- 5 years ago
- Wedding: April 2013
Okay, so here’s the back ground. I was in a very abusive relationship a few years ago and ogt out, thankfully with myself somehwat in tact, along the way I learned I had to be very decisive about things I needed versus things I wanted.
Now I am with a WONDERFUL man whom I am marrying April of this year. I have two children, I am a full time college student about to graduate with my BA. and have 2 jobs in addition to my husbands full time job. So we have a fullll plate.
Now, I obviously have a lot of things I need to balance. My maid of honor is my sister. Who is a uuummm “female dog” if you get my drift. She’s not pleasent to be around most of the time but we all deal with it. But i love her and she has been supringly pleasent until a month ago.
Originally we wanted a courttoom wedding with a backyrd reception. We really dont have alot of money and almost no financial help. But we changed our minds and have made it a bit bigger. But my sister has turned into a monster. I told her this cute idea I ofund for a bridal shower game (lol really like a million ideas, thanks Pinterest!) and I told her about it she says, “Don’t worry about it. Im planning it. Not you.” She said the same things about my bachlorette party. She was going to do 4 ppl in a van and thats it. When I confornted her about injviting my other freinds she says, “I DONT KNOW YOUR FRIENDS!!!”
We started to fight about 2 days ago because I told her I needed to be involved. She planned my whole bridal shower apparently without my knowledge and sent out invites and i didnt even know. I saw the invitation on my grandmothers fridge and was like “well it’s nice to know when it is.” I had not known the times to even be there. I confronted my saister about this and explained that I have ALOT of things on my plate and and my final exams are that week and I need to know dates and times BEFORE you print invitations or make sure they’re set in stone.
She got a horrible attitude and said “Well, thats when everyone else can come. But as long as YOU can make it, then its fine right?” (she said this very nasty) I keep thinking, yes as long as I can make it, if I can’t what are you gonna do, hve it without me!?!?
I dont need to control of everything but if I have an idea I would really like to have some input. She blew up on me and quoting said things like “You’re ruining it!” and “You’re being aso controlling!” I cried about it the whole day. My mother doesn’t understand why I am not letting my sister “have her moment to shine.”

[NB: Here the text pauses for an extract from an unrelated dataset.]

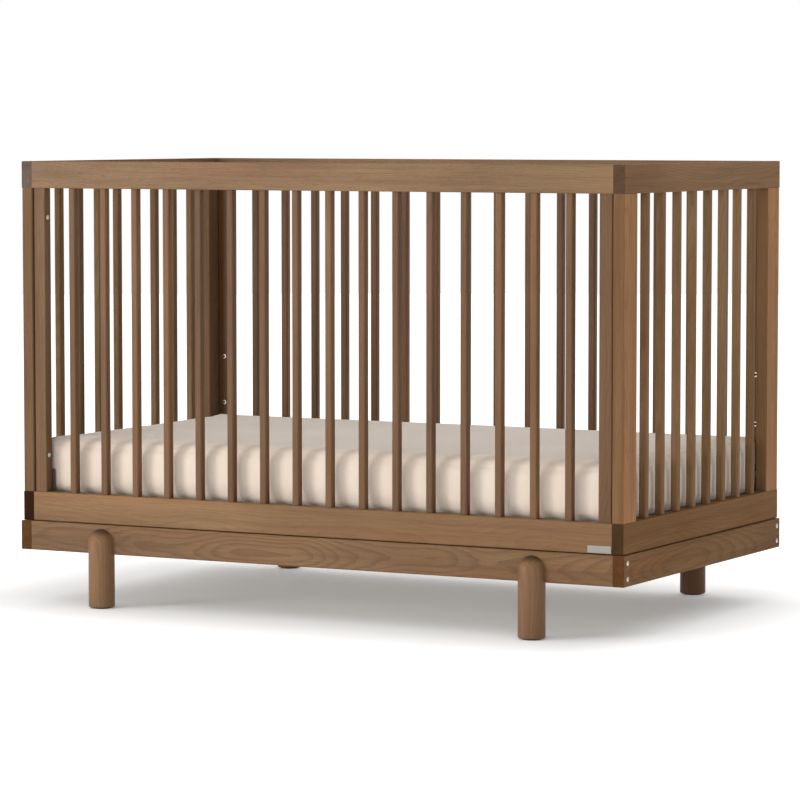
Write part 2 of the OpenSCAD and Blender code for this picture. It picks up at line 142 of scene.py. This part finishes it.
class Graph:
    """A node material with its Principled shader, and short ways to add nodes to it."""

    def __init__(self, name):
        self.mat = bpy.data.materials.new(name)
        self.mat.use_nodes = True
        self.tree = self.mat.node_tree
        self.tree.nodes.clear()
        out = self.add("ShaderNodeOutputMaterial")
        self.bsdf = self.add("ShaderNodeBsdfPrincipled")
        self.tree.links.new(self.bsdf.outputs[0], out.inputs[0])
        where = self.add("ShaderNodeTexCoord")
        self.place = where.outputs["Object"]
        self.normal = where.outputs["Normal"]

    def add(self, kind, **props):
        n = self.tree.nodes.new(kind)
        for k, v in props.items():
            setattr(n, k, v)
        return n

    def put(self, value, socket):
        if isinstance(value, bpy.types.NodeSocket):
            self.tree.links.new(value, socket)
        else:
            socket.default_value = value

    def math(self, op, a, b=0.0):
        n = self.add("ShaderNodeMath", operation=op)
        for s, v in zip(n.inputs, (a, b)):
            self.put(v, s)
        return n.outputs[0]

    def vec(self, op, a, b=(0, 0, 0)):
        n = self.add("ShaderNodeVectorMath", operation=op)
        self.put(a, n.inputs[0])
        self.put(b, n.inputs[1])
        return n.outputs["Value"] if op == "LENGTH" else n.outputs[0]

    def split(self, v):
        n = self.add("ShaderNodeSeparateXYZ")
        self.put(v, n.inputs[0])
        return n.outputs[0], n.outputs[1], n.outputs[2]

    def join(self, x, y, z):
        n = self.add("ShaderNodeCombineXYZ")
        for s, v in zip(n.inputs, (x, y, z)):
            self.put(v, s)
        return n.outputs[0]

    def noise(self, v, scale=1.0, detail=2.0, rough=0.5, warp=0.0):
        n = self.add("ShaderNodeTexNoise")
        self.put(v, n.inputs["Vector"])
        n.inputs["Scale"].default_value = scale
        n.inputs["Detail"].default_value = detail
        n.inputs["Roughness"].default_value = rough
        n.inputs["Distortion"].default_value = warp
        return n.outputs[0]

    def random(self, value):
        n = self.add("ShaderNodeTexWhiteNoise", noise_dimensions="1D")
        self.put(value, n.inputs["W"])
        return n.outputs["Value"]

    def span(self, value, a, b, lo=0.0, hi=1.0, smooth=True):
        n = self.add("ShaderNodeMapRange")
        n.interpolation_type = "SMOOTHSTEP" if smooth else "LINEAR"
        for s, v in zip(n.inputs, (value, a, b, lo, hi)):
            self.put(v, s)
        return n.outputs[0]

    def mix(self, fac, a, b, blend="MIX"):
        n = self.add("ShaderNodeMix", data_type="RGBA", blend_type=blend)
        self.put(fac, n.inputs[0])
        self.put(a if isinstance(a, bpy.types.NodeSocket) else (*a, 1), n.inputs[6])
        self.put(b if isinstance(b, bpy.types.NodeSocket) else (*b, 1), n.inputs[7])
        return n.outputs[2]

    def tint(self, colour, by):
        """colour times by, which is a colour or a socket."""
        return self.mix(1.0, colour, by, "MULTIPLY")

    def grey(self, value):
        return self.join(value, value, value)

    def bump(self, height, distance, strength=1.0, below=None):
        n = self.add("ShaderNodeBump")
        n.inputs["Strength"].default_value = strength
        n.inputs["Distance"].default_value = distance
        self.put(height, n.inputs["Height"])
        if below is not None:
            self.put(below, n.inputs["Normal"])
        return n.outputs[0]

    def finish(self, colour, roughness, normal=None, **uniform):
        self.put(colour, self.bsdf.inputs["Base Color"])
        self.put(roughness, self.bsdf.inputs["Roughness"])
        if normal is not None:
            self.put(normal, self.bsdf.inputs["Normal"])
        for k, v in uniform.items():
            self.bsdf.inputs[k.replace("_", " ")].default_value = v
        return self.mat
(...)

Then my mother says, “its traditional for the maid of honor to plan the party and it be a suprise and then bride let her do it by herself.” Umm im not traditional obviously and I dont want a suprise and why cant I be involved in my own parties? I want to be involved and have fun with it! Now my sister is making comments to my other bridesmaid how i am super controlling and pulling a bunch of pity me crap. She also keeps making comments “Only 6 more weeks then im done with this crap.” and theingds liek that.
I just am about to explode. One of my bridesmaid is a very close family friend and my MOH has been talking to her alot making it really frustrating for my other bridesmaids because theyre are only texted when money is needed for something. My sister and our mutual close friend keep saying, “you have the wedding to plan and thats YOUR thing. But thats bachlorette party and bridal shower are OUR things.”
Somehow this is not how i pictured it or imagined it. Ugh. 🙁 🙁 🙁 Honeslty I feel kinda bullied.
My edit: She badmouthed my first choice of wedding dress and then my bridesmaids dresses and tried to battle me at bridal dress fittings about my choice of color. I just feel like she’s dictating everything so i’m about to explode on her attitude.